▶ _WHAT NEEDS TO BE DONE_
Only the lines from the first one through the line with "tab_rise = 0.5; // [0.2:0.1:1]" should be printed, exactly as they appear.
☆ ☆ ☆ ☆ ☆
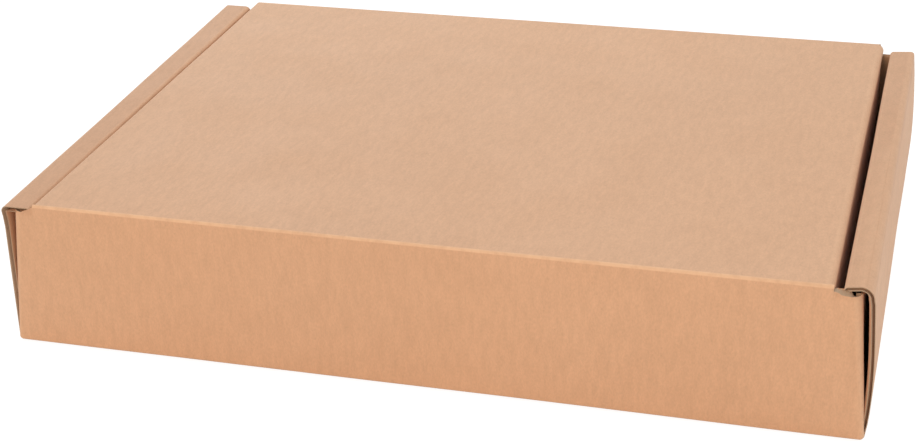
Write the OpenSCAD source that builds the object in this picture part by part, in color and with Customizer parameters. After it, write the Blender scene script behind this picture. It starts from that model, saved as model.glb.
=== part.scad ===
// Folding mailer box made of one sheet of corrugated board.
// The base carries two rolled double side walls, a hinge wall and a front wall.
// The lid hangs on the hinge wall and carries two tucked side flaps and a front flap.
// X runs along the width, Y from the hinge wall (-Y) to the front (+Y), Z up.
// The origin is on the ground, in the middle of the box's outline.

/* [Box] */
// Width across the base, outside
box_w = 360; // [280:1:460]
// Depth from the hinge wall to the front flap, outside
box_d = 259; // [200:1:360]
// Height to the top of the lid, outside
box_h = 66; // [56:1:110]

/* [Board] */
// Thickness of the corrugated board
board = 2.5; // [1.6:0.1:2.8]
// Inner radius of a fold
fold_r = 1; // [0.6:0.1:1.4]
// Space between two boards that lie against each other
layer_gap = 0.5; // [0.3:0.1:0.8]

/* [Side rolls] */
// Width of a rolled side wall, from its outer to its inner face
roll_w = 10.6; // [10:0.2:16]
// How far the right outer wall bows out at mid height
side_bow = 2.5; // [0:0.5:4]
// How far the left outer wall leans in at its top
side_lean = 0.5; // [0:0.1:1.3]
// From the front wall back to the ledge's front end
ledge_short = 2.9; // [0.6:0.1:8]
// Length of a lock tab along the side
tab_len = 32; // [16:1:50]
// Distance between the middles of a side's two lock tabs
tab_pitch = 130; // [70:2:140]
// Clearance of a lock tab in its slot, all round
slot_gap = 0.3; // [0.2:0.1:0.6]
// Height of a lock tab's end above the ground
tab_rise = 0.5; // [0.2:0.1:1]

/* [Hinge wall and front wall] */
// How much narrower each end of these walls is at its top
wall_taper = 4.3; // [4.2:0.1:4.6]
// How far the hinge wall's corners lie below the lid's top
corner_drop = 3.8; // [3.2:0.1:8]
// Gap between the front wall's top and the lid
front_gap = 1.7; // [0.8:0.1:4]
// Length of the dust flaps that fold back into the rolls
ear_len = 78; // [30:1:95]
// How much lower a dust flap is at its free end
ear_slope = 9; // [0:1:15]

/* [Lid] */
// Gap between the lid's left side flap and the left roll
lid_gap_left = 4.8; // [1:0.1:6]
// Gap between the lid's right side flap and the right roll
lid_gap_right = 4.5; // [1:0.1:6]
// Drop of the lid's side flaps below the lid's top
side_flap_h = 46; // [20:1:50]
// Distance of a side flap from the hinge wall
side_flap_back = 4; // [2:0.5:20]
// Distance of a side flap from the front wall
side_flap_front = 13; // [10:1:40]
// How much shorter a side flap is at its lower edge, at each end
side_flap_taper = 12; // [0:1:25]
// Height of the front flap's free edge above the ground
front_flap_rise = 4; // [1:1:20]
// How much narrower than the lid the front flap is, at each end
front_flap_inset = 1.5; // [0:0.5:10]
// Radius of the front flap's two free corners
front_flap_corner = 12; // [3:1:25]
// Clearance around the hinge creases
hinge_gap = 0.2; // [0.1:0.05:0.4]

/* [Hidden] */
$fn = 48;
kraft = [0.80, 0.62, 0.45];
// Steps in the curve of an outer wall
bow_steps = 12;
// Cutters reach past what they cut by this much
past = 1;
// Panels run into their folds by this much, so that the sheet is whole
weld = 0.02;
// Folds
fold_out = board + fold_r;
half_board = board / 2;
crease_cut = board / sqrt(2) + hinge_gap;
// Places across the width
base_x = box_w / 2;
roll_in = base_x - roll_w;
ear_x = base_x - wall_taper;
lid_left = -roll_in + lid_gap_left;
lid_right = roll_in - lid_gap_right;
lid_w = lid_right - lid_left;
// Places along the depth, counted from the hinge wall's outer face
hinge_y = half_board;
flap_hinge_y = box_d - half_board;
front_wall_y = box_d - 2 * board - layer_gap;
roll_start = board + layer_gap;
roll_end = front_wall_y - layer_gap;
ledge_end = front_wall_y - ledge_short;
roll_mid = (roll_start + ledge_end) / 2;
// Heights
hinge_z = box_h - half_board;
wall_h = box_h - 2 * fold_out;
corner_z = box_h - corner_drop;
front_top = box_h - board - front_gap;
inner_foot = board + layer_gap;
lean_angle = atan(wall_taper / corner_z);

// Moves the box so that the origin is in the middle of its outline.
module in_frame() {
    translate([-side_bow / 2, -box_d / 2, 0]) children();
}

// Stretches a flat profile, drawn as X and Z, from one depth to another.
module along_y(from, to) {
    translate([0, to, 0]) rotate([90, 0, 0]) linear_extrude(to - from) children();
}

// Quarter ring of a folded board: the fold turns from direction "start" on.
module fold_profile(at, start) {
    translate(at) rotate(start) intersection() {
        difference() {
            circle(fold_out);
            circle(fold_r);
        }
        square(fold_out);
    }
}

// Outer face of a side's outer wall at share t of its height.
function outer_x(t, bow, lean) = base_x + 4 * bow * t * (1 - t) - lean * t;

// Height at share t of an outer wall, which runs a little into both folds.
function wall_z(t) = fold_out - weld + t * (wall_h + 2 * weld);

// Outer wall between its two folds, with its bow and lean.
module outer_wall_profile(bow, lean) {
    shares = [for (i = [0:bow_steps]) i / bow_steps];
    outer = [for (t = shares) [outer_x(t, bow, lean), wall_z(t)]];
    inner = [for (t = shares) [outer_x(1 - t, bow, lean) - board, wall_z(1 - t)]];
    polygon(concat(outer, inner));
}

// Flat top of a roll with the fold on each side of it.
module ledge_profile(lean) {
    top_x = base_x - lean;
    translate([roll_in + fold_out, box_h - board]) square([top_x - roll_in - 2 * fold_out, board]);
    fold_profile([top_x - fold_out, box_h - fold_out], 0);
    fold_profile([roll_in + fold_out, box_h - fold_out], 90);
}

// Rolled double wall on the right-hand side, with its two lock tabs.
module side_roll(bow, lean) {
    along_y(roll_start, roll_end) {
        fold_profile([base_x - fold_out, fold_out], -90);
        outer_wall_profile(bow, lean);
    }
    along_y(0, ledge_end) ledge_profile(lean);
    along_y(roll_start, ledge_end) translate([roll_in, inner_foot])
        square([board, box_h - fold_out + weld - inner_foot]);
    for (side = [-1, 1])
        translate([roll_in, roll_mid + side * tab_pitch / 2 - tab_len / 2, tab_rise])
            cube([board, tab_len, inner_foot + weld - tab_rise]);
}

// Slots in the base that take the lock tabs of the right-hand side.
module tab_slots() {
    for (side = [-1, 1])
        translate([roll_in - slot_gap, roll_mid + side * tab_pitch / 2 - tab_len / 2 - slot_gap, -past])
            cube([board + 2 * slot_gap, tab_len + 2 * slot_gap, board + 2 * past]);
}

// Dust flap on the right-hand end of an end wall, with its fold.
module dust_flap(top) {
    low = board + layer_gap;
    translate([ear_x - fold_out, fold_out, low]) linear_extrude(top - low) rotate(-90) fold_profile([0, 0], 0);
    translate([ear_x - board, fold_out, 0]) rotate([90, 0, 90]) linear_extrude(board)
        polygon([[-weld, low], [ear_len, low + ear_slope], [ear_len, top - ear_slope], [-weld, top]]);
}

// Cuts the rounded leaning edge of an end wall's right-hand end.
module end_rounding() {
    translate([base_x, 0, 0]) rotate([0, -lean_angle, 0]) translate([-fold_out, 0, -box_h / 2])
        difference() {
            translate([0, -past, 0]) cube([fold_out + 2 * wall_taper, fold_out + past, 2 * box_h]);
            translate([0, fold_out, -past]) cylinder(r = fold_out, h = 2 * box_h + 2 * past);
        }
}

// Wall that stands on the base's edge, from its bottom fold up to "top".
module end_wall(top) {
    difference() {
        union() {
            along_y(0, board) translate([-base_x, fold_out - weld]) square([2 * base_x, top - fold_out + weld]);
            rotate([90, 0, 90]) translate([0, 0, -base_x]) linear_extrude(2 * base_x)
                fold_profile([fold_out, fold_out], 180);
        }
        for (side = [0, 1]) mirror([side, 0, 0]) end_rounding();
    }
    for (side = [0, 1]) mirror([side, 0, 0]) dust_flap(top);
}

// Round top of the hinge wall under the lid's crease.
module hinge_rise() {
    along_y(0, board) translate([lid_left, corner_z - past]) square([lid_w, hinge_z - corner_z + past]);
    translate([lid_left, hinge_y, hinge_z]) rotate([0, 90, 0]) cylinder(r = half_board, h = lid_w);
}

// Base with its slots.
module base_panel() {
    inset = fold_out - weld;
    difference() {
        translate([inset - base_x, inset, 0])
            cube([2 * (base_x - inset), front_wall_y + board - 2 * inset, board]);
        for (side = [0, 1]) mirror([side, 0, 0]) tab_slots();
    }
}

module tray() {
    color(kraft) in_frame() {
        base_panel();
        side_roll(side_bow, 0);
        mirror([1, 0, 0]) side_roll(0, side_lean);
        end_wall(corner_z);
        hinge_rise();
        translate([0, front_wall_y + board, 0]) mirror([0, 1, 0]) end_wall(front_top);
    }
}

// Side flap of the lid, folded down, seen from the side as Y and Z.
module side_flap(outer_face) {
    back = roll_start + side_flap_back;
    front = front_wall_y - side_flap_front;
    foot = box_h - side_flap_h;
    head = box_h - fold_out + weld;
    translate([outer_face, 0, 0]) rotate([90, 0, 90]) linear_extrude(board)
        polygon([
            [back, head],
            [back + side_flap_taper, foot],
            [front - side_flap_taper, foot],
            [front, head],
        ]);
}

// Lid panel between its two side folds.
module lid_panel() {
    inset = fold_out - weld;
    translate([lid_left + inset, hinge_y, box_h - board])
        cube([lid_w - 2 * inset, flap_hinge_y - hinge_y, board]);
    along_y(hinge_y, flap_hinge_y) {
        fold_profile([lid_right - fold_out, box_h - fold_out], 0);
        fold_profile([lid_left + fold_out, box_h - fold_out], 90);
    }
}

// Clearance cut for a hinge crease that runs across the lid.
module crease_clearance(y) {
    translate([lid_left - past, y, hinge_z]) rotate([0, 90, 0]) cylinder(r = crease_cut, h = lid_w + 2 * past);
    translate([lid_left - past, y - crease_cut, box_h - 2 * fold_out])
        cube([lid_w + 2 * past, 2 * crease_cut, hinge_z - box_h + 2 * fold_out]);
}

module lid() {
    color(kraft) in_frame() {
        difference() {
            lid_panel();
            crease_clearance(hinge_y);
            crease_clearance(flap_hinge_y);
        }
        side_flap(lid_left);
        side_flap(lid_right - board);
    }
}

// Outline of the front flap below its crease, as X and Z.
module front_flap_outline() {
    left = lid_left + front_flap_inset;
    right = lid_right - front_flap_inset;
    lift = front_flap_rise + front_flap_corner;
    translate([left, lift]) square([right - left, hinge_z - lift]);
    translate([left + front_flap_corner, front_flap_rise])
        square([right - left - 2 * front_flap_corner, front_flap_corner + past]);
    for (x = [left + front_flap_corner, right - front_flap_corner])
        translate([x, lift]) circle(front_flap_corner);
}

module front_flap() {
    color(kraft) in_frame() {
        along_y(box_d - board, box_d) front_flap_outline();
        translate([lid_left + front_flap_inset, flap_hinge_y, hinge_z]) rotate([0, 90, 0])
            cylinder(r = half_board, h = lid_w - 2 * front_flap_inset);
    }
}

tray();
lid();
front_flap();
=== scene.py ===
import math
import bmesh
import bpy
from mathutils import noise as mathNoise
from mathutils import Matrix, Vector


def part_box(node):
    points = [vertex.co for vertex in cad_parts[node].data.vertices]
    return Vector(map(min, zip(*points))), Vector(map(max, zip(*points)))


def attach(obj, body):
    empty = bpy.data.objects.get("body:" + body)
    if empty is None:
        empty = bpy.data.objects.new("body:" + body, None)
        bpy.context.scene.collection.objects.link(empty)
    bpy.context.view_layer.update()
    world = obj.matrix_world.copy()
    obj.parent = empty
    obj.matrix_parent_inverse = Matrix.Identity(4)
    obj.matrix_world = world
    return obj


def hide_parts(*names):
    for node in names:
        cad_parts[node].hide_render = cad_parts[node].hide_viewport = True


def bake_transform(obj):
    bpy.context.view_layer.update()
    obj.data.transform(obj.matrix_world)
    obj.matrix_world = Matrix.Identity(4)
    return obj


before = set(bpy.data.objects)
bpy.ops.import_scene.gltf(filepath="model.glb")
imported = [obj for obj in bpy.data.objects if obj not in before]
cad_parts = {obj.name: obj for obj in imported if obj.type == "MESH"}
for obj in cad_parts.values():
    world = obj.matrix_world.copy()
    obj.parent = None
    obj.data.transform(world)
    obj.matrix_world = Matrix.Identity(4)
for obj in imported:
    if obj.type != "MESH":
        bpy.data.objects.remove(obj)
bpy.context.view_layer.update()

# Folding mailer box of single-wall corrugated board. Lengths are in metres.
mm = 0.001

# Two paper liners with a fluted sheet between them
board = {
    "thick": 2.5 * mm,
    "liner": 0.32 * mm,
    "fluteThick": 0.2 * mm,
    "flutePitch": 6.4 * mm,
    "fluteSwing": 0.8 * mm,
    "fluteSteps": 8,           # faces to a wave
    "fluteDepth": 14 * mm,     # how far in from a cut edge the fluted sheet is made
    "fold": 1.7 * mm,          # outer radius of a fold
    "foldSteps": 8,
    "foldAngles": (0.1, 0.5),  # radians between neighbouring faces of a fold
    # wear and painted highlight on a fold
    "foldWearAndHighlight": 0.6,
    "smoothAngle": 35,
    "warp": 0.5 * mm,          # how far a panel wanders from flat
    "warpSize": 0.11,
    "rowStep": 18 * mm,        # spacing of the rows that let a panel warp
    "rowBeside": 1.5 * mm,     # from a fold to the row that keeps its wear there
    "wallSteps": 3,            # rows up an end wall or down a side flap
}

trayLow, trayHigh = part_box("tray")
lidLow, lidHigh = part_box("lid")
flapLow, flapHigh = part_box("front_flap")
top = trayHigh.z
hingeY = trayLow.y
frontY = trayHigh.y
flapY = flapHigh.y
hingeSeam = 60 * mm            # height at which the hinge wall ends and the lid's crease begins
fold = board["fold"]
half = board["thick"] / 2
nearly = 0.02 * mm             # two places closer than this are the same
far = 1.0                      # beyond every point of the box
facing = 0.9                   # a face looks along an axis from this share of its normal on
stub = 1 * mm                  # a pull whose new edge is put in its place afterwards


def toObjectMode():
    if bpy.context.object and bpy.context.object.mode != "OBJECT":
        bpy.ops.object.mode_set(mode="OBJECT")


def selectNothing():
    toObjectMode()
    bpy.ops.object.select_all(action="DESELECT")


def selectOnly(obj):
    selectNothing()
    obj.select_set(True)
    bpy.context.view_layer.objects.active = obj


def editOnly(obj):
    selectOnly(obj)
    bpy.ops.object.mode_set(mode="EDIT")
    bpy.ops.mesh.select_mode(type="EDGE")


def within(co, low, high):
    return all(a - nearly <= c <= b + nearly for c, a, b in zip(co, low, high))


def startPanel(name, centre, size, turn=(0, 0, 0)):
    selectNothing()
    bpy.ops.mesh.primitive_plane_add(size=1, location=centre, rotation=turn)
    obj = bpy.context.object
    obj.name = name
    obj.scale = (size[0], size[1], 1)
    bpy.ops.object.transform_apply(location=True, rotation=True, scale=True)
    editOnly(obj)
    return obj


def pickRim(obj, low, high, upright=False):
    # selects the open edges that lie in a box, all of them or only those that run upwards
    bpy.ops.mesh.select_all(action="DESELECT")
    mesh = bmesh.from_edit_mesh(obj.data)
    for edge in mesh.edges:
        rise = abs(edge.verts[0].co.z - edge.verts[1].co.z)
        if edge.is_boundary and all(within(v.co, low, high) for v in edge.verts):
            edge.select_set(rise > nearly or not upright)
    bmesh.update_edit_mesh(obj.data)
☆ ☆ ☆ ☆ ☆
▶ _COMPLETED TASK_
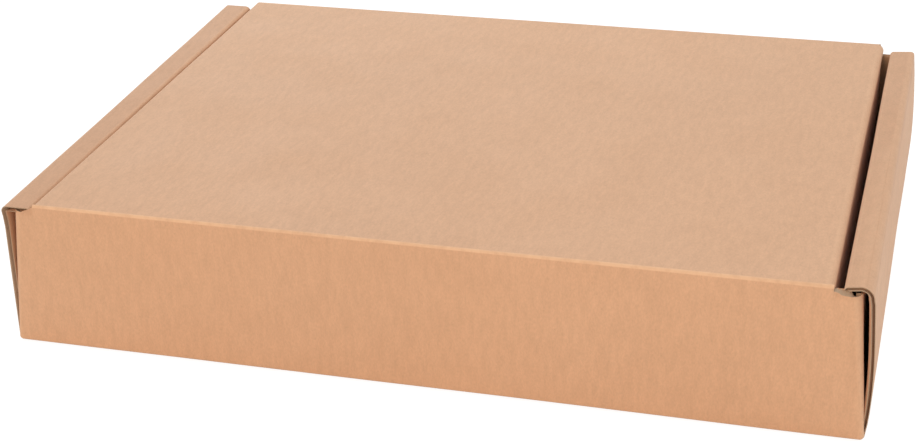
Write the OpenSCAD source that builds the object in this picture part by part, in color and with Customizer parameters. After it, write the Blender scene script behind this picture. It starts from that model, saved as model.glb.
=== part.scad ===
// Folding mailer box made of one sheet of corrugated board.
// The base carries two rolled double side walls, a hinge wall and a front wall.
// The lid hangs on the hinge wall and carries two tucked side flaps and a front flap.
// X runs along the width, Y from the hinge wall (-Y) to the front (+Y), Z up.
// The origin is on the ground, in the middle of the box's outline.

/* [Box] */
// Width across the base, outside
box_w = 360; // [280:1:460]
// Depth from the hinge wall to the front flap, outside
box_d = 259; // [200:1:360]
// Height to the top of the lid, outside
box_h = 66; // [56:1:110]

/* [Board] */
// Thickness of the corrugated board
board = 2.5; // [1.6:0.1:2.8]
// Inner radius of a fold
fold_r = 1; // [0.6:0.1:1.4]
// Space between two boards that lie against each other
layer_gap = 0.5; // [0.3:0.1:0.8]

/* [Side rolls] */
// Width of a rolled side wall, from its outer to its inner face
roll_w = 10.6; // [10:0.2:16]
// How far the right outer wall bows out at mid height
side_bow = 2.5; // [0:0.5:4]
// How far the left outer wall leans in at its top
side_lean = 0.5; // [0:0.1:1.3]
// From the front wall back to the ledge's front end
ledge_short = 2.9; // [0.6:0.1:8]
// Length of a lock tab along the side
tab_len = 32; // [16:1:50]
// Distance between the middles of a side's two lock tabs
tab_pitch = 130; // [70:2:140]
// Clearance of a lock tab in its slot, all round
slot_gap = 0.3; // [0.2:0.1:0.6]
// Height of a lock tab's end above the ground
tab_rise = 0.5; // [0.2:0.1:1]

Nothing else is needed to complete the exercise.